Collect each line holding the string "give".

■ Entries:
....

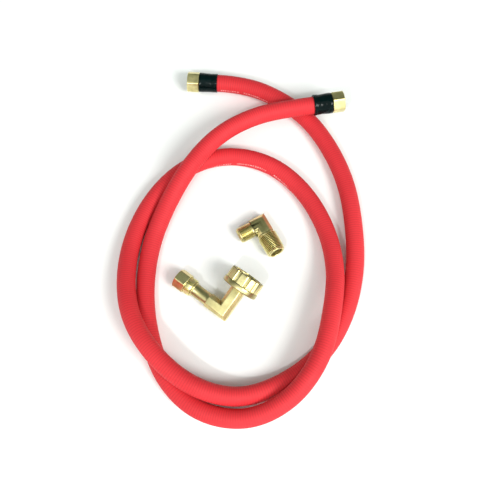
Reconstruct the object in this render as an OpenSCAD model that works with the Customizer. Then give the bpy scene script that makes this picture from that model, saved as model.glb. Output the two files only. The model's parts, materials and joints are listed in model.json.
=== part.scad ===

....

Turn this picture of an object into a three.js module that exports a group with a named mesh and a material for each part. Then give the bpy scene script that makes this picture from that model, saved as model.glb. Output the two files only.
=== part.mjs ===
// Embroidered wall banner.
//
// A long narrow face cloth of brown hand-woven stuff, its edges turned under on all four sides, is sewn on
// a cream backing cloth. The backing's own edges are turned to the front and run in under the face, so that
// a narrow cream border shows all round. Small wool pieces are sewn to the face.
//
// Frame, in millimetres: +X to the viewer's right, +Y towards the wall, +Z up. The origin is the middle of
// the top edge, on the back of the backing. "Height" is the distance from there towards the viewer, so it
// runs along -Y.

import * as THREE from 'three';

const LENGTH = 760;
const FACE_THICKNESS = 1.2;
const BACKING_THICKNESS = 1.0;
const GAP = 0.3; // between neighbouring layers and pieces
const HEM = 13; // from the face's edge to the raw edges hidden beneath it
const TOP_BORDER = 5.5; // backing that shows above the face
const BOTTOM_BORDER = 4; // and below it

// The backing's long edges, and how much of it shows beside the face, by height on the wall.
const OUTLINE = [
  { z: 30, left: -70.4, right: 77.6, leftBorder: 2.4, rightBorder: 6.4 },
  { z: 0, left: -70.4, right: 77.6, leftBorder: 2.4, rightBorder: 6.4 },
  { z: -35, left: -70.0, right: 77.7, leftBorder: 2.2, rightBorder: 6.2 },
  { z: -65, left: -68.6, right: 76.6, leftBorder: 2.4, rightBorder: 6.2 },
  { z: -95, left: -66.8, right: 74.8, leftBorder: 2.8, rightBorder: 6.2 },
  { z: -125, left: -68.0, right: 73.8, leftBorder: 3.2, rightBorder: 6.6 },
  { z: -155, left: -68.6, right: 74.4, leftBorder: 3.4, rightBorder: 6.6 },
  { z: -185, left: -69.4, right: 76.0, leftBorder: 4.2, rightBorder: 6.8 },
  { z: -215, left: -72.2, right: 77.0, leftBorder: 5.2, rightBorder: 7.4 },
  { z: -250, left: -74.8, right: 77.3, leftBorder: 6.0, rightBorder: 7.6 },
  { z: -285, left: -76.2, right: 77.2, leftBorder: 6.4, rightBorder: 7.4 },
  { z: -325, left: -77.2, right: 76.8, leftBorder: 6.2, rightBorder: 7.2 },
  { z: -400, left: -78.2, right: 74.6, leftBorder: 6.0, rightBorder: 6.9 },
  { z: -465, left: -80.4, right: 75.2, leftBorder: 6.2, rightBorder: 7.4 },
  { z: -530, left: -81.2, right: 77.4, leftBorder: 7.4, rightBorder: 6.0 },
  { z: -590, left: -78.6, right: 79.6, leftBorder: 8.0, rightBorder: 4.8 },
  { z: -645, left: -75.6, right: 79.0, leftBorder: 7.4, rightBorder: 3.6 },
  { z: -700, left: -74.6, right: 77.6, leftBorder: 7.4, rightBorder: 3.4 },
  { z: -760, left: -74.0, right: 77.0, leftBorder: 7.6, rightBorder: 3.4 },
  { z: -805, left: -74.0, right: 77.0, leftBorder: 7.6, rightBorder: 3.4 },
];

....

■ Solution to this task:
Reconstruct the object in this render as an OpenSCAD model that works with the Customizer. Then give the bpy scene script that makes this picture from that model, saved as model.glb. Output the two files only. The model's parts, materials and joints are listed in model.json.
Turn this picture of an object into a three.js module that exports a group with a named mesh and a material for each part. Then give the bpy scene script that makes this picture from that model, saved as model.glb. Output the two files only.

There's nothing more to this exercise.